Aerocapture guidance has been well-studied for vehicles that control their atmospheric flight by changing the orientation of a lift vector, but is not as well developed for a class of flight vehicles that achieve control by releasing a drag device mid-flight. Known as drag modulation, this control mechanism is significantly less complex in terms of hardware and avionics than lift modulation, and is thus appealing for small satellite missions. However, the state of the art guidance solutions have a computational demand that is both high and difficult to bound. This dissertation contributes a novel guidance algorithm for drag-modulated aerocapture that achieves equivalent performance to the state of the art, but with reduced computational demand.
One of the most pernicious sources of uncertainty that aerocapture guidance must mitigate is atmospheric density, which varies over space and time. While scientific and engineering atmosphere models are available and well-characterized for on-the-ground studies, models that retain this fidelity while being significantly more compact and analytically tractable are desirable for onboard use. This dissertation develops reduced-dimensionality models of uncertain atmosphere for use onboard a spacecraft, derives a method for updating the model based on noisy measurements, and demonstrates the ability to accurately predict future state uncertainty resulting from these environmental dispersions without requiring the use of random sampling. These contributions have a range of potential applications, including incorporation into future stochastic guidance algorithms.
Many of the mission concepts most relevant to aerocapture, such as the Uranus Orbiter and Probe, involve more than one flight vehicle. These missions benefit from the ability to deliver both spacecraft to their destination with minimal disruption to the overall concept of operations. While a number of missions have successfully executed multi-vehicle architectures in the past, this ``co-delivery'' method has not received dedicated systematic attention. This dissertation addresses the concept as a topic in its own right, investigating the ability to co-deliver an orbiter and probe from a single approach trajectory without the need for a divert maneuver. Co-delivery of an entire network of probes from a single, non-maneuvering mothership is also investigated. Finally, expressions for relative motion in the velocity frame are derived in order to provide a mathematical model that is more intuitive than the typical rotating orbit frame for highly-elliptical orbits, as are common for aerobraking, entry, and aerocapture.
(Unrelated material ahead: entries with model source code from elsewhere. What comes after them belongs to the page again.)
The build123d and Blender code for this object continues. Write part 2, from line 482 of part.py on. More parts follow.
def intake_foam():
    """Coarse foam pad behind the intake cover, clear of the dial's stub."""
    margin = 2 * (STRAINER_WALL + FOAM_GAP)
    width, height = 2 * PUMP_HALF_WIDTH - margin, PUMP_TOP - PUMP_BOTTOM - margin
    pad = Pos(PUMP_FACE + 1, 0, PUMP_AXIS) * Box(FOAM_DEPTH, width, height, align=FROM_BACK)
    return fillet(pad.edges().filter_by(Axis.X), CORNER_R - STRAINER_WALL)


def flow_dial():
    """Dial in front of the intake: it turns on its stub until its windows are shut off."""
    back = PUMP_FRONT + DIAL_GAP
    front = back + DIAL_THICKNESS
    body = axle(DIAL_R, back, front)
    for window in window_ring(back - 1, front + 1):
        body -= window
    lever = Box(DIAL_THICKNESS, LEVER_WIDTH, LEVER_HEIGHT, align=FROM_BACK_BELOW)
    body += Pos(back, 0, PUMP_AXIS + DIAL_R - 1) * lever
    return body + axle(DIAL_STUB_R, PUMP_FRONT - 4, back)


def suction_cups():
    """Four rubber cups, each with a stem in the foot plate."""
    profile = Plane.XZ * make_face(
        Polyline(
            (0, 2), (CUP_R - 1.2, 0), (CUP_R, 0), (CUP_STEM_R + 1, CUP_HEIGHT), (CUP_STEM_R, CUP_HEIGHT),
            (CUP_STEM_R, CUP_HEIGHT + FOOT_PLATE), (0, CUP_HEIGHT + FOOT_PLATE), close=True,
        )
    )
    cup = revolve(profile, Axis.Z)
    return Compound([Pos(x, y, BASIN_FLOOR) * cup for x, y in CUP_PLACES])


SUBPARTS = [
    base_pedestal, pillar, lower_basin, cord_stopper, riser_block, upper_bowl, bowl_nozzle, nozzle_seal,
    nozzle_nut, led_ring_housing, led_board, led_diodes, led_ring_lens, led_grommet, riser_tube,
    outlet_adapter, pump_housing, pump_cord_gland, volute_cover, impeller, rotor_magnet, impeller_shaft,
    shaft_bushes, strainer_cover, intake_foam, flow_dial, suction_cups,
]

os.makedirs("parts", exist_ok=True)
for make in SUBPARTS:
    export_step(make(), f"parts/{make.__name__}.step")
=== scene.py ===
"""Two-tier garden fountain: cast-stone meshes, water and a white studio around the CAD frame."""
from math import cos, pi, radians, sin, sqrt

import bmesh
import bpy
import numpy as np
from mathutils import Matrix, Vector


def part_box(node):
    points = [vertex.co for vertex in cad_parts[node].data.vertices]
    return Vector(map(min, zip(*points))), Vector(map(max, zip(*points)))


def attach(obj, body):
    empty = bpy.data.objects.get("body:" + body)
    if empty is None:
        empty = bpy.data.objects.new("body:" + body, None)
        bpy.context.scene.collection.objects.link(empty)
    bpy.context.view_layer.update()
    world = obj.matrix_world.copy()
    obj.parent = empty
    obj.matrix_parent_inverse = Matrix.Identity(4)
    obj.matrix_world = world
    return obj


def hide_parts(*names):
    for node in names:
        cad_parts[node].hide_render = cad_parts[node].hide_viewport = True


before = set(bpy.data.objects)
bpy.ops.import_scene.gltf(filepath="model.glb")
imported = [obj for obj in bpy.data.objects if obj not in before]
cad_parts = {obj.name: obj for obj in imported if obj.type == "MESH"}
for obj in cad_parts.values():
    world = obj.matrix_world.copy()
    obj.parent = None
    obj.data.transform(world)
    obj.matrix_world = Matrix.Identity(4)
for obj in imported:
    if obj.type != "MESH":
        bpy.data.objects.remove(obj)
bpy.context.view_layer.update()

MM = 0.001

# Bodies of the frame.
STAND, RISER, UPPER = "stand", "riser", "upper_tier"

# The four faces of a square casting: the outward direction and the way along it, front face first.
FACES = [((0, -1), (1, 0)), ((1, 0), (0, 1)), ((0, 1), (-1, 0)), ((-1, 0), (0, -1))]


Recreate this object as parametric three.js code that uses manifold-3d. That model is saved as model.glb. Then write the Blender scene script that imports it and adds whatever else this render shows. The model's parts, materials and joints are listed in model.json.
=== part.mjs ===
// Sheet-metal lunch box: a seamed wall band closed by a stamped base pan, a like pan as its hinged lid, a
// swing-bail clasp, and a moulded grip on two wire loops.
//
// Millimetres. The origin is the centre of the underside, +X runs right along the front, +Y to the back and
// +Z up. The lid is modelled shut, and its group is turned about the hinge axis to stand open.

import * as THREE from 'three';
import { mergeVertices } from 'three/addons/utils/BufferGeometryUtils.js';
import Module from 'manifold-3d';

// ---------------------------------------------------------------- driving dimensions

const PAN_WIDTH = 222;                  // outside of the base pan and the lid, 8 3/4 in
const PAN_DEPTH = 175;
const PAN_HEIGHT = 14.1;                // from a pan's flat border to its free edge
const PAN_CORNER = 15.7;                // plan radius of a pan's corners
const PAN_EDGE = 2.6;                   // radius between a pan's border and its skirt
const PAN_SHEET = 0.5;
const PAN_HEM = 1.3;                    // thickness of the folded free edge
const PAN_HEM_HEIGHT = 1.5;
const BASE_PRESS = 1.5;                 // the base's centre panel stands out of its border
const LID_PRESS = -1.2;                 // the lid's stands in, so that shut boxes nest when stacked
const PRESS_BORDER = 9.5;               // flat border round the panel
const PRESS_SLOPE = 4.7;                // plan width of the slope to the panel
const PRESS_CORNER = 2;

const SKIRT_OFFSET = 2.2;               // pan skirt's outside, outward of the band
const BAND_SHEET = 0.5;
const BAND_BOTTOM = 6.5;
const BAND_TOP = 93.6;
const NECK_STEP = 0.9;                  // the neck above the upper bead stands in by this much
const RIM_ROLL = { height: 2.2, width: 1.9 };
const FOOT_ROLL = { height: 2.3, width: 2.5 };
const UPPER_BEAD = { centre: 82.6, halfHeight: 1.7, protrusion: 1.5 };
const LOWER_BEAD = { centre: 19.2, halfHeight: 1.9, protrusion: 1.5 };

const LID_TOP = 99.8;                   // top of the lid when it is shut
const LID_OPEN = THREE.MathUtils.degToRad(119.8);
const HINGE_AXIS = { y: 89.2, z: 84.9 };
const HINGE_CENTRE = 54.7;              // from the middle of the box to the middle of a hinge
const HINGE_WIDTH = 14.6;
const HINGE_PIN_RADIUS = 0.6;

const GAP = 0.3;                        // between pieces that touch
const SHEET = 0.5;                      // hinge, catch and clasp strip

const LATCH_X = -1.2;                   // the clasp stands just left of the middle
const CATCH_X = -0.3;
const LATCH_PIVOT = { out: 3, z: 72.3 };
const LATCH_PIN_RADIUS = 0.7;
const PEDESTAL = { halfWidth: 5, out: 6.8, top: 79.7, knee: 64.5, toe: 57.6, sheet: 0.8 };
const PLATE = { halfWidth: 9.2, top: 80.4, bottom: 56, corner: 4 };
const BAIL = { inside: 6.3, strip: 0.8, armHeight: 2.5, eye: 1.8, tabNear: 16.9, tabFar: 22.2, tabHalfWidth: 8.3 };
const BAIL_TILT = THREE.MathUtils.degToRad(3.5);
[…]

To illustrate the unifying motivation for this work, the contributions of this dissertation are applied to an example problem: the concept of reducing atmospheric uncertainty for aerocapture by including a fly-ahead probe that enters the atmosphere some time before the orbiter. While this idea has been proposed several times, the benefit conferred to the orbiter by the probe has not been quantified. The contributions of this dissertation naturally lend themselves to addressing this problem, as well as other entry, aerocapture, and co-delivery scenarios for future interplanetary missions.